With the late afternoon sunlight breaking through the fog, I arrived at the small town of Golden, British Columbia. Nestled in the Rocky Mountains, Golden is famous for being surrounded by high mountain peaks, fast flowing rivers and one of the best motorcycle rides in British Columbia. That ride would have to wait for the following day, as after 10 hours of riding, I needed a shower and a meal. My father decided to meet me in Golden on his motorcycle to share a four-hour section of the next day’s trip with me. Once at the hotel we had a simple meal and then I passed out.
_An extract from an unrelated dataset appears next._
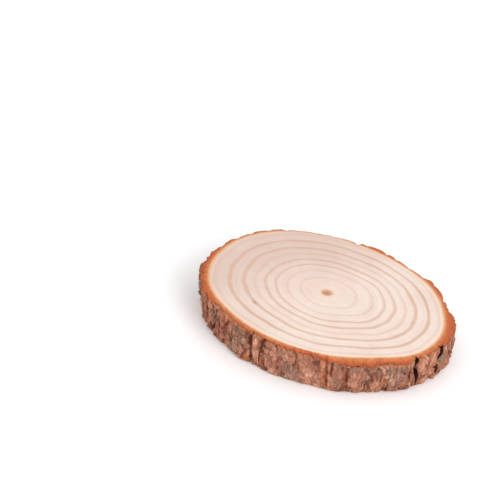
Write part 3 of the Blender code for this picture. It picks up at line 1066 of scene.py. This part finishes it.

The next morning took us through the infamous Roger’s Pass. Discovered in the late 1800s, Roger’s Pass connected the west coast of Canada to the rest of the country by rail. In the early 1900s a road was built to connect the same route. The road hugs the mountains while twisting and turning around each bend. Several snowsheds are built above the road to prevent avalanches from blocking the road in the winter (although avalanches blocking the road are still a regular occurrence) and these cement structures add to the surreal effect of being lost in the high pass. Interestingly enough, my great-grandfather brought his family to Canada from India when he was hired as an engineer to work on the road through Roger’s Pass in the 1920s. A few times as I gave the bike throttle coming out of the bends, I wondered if my great-grandfather ever imagined one of his family members would be tearing through the pass at such high speeds.
After completing Roger’s Pass, the rest of the trip to the interior of British Columbia was uneventful. I said good-bye to my father and rode to the Pacific Coast. Taking the Coquihalla Highway, I had an opportunity to see firsthand the devastation caused by this year’s forest fires. A fire had recently blazed through the area and destroyed over 100 hectares (about 250 acres) of land. It was like riding through a zombie apocalypse movie, with both sides of the highway giving off a black, grey and orange glow. The ground was a crisp white/grey, showing how nothing in the fire’s way could have survived. I moved though the scorched earth a bit slower than I normally would ride; I was fascinated looking through the brunt trees while questioning if these fires would ever slow down, or if they would just continue at this rate until beautiful British Columbia was no more.
Five hundred kilometres (300 miles) later, I made it home. My wife helped me unpack the panniers and asked me if it was worth riding 2,000 kms in three days to pick up the bike. I took a moment to think about it and decided yes, it certainly was. This trip allowed me to test out the Sertão in all types of riding environments. I ran it at high speeds on the prairie flats, ripped through Rocky Mountain passes, drove through busy Vancouver streets in high temperatures, and even tried a little off-roading. The Sertão handled great everywhere, and it passed the test to ensure it was the right bike for our South America expedition. Plus, now I own a BMW motorcycle!
The real question now is: Would I do it again for a BMW? I have to, as my wife is waiting for her Sertão and the only one available in Canada is over 2,700 km (1,700 miles) away.